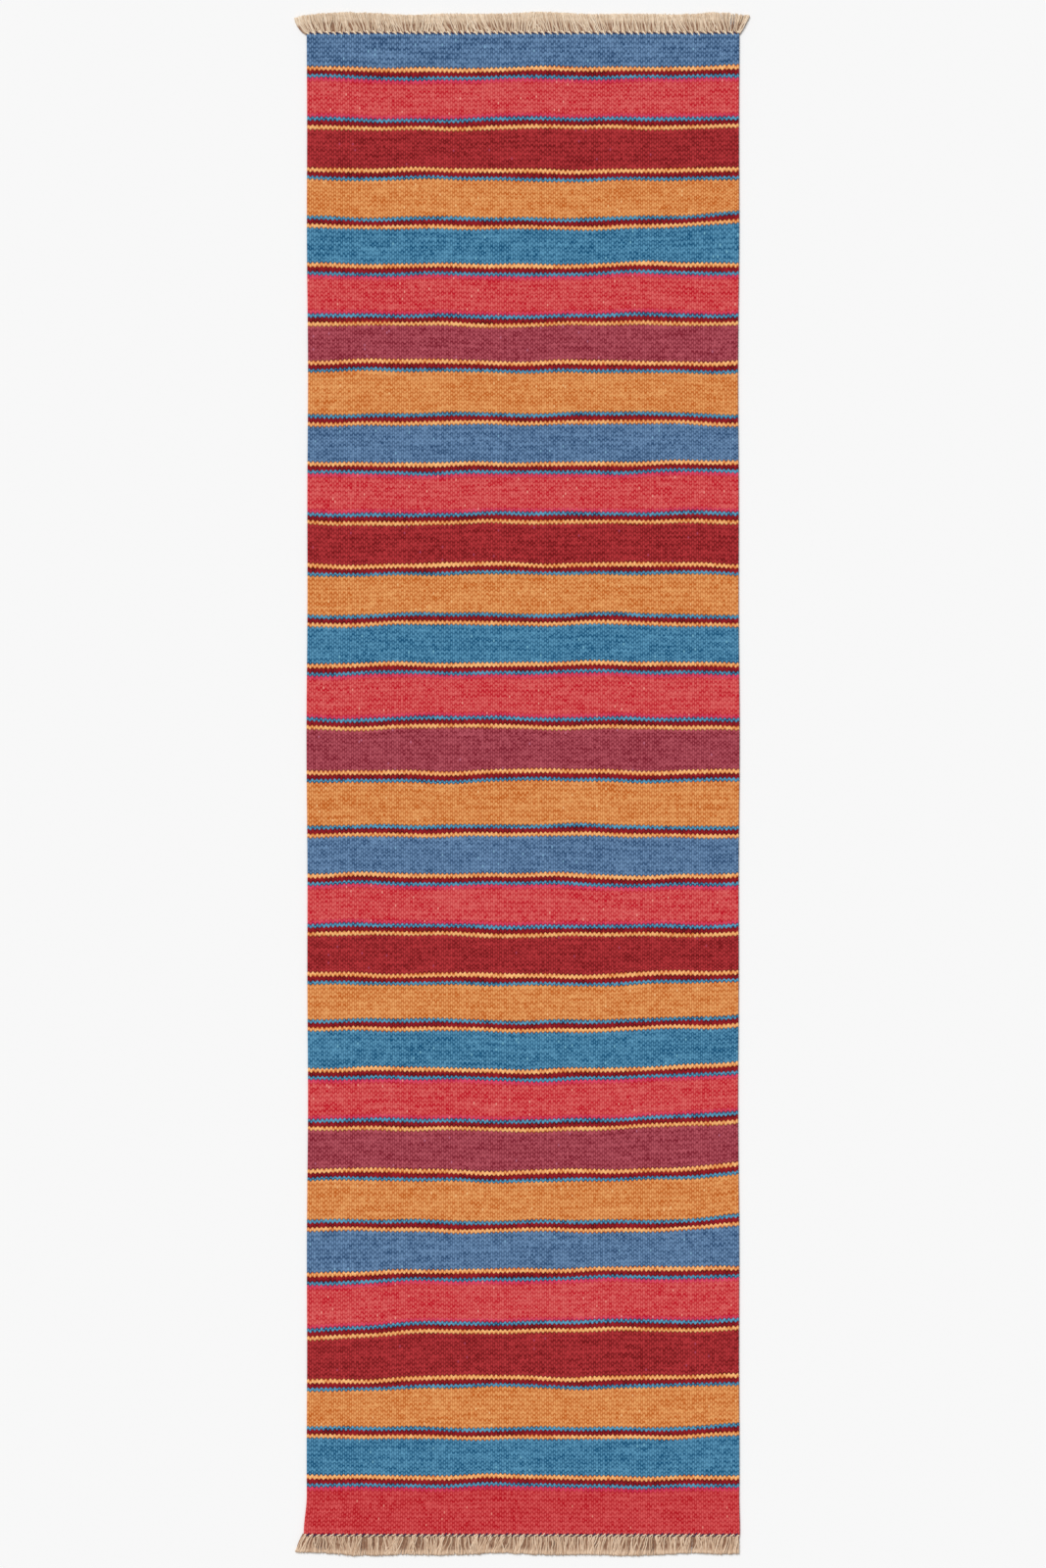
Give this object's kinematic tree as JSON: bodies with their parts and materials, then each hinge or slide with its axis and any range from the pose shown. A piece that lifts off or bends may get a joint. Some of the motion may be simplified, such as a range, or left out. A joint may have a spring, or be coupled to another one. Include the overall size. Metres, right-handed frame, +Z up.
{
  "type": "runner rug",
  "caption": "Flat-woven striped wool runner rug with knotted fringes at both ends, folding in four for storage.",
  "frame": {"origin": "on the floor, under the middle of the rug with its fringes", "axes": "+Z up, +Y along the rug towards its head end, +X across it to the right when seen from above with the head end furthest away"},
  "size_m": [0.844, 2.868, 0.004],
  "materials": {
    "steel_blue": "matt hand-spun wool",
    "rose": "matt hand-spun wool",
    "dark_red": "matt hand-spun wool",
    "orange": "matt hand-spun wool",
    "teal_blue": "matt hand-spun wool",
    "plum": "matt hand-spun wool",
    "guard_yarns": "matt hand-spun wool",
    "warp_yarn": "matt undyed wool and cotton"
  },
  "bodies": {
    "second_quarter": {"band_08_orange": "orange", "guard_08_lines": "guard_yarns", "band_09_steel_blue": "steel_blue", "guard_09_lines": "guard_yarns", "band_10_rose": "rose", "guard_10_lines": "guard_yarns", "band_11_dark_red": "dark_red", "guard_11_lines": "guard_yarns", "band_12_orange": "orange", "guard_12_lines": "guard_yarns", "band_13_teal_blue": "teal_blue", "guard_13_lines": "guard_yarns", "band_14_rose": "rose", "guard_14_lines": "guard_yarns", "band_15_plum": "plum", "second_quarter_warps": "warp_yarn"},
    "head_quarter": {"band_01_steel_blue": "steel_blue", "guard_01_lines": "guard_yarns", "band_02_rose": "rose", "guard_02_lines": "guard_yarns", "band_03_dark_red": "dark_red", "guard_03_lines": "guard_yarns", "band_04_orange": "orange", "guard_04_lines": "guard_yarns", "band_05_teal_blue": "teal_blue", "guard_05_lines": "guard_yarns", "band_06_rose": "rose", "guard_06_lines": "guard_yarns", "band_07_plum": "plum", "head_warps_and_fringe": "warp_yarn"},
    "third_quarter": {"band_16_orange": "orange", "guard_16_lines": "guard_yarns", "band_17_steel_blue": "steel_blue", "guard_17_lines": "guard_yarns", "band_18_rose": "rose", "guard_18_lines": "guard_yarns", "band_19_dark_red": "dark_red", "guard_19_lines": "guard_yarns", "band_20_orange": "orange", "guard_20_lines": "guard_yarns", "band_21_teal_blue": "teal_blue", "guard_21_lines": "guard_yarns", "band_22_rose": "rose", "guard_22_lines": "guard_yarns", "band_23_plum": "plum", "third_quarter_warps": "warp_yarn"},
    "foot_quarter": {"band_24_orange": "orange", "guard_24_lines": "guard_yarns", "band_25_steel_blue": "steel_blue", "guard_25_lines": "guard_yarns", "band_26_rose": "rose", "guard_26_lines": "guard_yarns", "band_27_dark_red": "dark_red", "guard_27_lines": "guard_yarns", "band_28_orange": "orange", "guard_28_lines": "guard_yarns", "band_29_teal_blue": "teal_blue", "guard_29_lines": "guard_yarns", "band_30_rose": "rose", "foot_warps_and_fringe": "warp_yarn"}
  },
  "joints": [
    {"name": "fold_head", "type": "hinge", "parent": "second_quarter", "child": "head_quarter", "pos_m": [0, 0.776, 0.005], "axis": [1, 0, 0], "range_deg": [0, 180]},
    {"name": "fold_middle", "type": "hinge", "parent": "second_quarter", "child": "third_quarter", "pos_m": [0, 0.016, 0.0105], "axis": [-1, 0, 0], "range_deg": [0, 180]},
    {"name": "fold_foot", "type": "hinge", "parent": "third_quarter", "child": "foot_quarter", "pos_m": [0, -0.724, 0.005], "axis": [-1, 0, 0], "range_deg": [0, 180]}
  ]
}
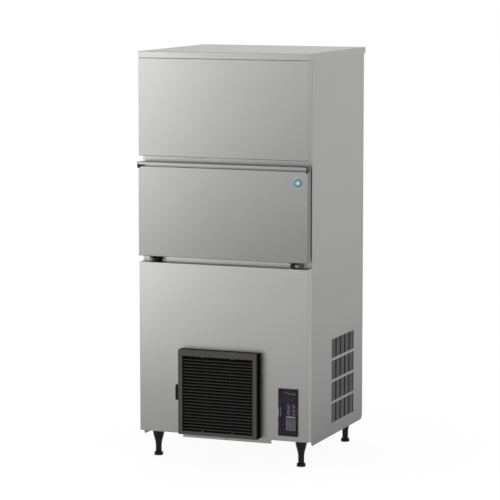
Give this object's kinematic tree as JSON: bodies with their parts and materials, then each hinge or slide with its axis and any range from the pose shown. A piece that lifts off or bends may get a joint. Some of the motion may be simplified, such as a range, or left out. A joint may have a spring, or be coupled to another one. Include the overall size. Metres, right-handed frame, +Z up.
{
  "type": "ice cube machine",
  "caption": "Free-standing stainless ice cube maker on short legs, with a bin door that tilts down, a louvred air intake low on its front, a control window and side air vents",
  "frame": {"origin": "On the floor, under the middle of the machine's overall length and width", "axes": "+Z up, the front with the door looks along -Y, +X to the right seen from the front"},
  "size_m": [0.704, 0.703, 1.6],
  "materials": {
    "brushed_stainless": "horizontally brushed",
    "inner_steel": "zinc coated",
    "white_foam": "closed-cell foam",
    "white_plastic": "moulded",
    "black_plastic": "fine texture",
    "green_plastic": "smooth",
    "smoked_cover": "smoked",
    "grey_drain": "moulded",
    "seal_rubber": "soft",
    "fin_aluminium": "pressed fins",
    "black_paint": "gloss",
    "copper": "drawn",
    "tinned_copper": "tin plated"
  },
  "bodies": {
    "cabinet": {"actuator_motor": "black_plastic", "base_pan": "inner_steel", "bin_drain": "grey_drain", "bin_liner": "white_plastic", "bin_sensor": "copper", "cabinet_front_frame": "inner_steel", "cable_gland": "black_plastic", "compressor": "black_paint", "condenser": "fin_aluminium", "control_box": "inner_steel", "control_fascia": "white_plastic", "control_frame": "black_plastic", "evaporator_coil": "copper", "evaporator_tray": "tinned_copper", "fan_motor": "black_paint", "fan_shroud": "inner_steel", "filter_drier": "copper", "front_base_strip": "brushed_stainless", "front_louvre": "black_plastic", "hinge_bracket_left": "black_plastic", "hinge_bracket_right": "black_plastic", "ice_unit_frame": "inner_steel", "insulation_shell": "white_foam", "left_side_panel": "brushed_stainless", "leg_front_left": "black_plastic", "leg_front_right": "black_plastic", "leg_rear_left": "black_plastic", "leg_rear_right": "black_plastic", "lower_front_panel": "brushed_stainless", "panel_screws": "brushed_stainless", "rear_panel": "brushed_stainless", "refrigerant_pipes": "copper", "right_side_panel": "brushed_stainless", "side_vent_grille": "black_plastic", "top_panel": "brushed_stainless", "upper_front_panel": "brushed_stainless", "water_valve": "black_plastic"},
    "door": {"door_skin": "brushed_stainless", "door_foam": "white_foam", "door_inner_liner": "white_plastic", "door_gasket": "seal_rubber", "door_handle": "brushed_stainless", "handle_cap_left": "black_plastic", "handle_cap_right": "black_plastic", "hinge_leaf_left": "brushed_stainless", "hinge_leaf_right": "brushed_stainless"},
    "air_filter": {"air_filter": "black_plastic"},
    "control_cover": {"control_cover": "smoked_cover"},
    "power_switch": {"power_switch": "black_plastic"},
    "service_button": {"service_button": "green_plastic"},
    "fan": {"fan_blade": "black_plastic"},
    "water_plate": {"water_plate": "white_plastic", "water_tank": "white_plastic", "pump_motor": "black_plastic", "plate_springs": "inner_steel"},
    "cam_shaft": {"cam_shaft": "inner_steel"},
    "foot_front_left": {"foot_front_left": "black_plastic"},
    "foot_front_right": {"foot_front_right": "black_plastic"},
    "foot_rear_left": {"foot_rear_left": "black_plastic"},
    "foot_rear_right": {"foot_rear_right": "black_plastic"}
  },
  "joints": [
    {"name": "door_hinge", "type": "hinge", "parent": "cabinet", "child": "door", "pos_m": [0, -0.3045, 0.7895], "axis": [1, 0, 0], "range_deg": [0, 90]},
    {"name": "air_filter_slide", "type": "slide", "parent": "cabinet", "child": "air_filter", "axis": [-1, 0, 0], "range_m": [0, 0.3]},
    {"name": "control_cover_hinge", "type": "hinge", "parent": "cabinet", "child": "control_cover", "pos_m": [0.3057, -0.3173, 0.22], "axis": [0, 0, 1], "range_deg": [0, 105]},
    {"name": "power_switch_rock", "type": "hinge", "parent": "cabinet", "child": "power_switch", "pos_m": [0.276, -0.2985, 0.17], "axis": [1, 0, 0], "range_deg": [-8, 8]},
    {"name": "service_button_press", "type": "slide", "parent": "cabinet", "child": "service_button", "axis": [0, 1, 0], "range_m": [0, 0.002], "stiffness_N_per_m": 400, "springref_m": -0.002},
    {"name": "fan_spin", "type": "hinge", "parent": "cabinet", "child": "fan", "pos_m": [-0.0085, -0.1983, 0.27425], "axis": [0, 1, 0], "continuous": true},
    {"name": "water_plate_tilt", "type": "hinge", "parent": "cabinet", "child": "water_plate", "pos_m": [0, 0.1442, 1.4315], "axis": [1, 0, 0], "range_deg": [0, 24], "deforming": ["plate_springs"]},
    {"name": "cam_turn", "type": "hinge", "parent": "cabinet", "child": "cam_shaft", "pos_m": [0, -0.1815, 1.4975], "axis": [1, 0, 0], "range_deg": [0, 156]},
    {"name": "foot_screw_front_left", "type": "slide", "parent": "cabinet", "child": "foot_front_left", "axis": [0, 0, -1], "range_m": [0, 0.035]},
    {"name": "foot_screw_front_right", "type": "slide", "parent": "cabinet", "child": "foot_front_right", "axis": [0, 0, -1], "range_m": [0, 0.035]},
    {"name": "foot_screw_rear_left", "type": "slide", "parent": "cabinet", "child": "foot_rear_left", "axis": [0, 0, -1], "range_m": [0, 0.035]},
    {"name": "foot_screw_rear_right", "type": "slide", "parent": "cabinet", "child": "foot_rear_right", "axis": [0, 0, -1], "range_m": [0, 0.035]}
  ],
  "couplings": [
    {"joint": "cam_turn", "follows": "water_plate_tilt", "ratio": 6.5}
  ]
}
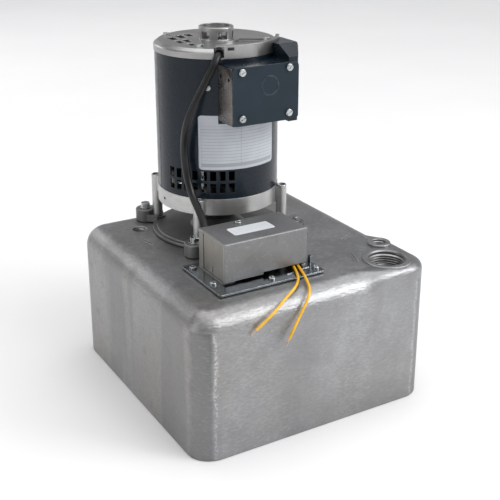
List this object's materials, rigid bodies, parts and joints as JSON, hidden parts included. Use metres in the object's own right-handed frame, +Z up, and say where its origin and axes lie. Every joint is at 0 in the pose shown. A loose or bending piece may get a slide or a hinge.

_PROBLEM DESCRIPTION_
Pull out every line holding "axes" from the records above, and copy it.

_TASK ANSWER_
  "frame": {"origin": "on the floor, under the middle of the rug with its fringes", "axes": "+Z up, +Y along the rug towards its head end, +X across it to the right when seen from above with the head end furthest away"},
  "frame": {"origin": "On the floor, under the middle of the machine's overall length and width", "axes": "+Z up, the front with the door looks along -Y, +X to the right seen from the front"},
List this object's materials, rigid bodies, parts and joints as JSON, hidden parts included. Use metres in the object's own right-handed frame, +Z up, and say where its origin and axes lie. Every joint is at 0 in the pose shown. A loose or bending piece may get a slide or a hinge.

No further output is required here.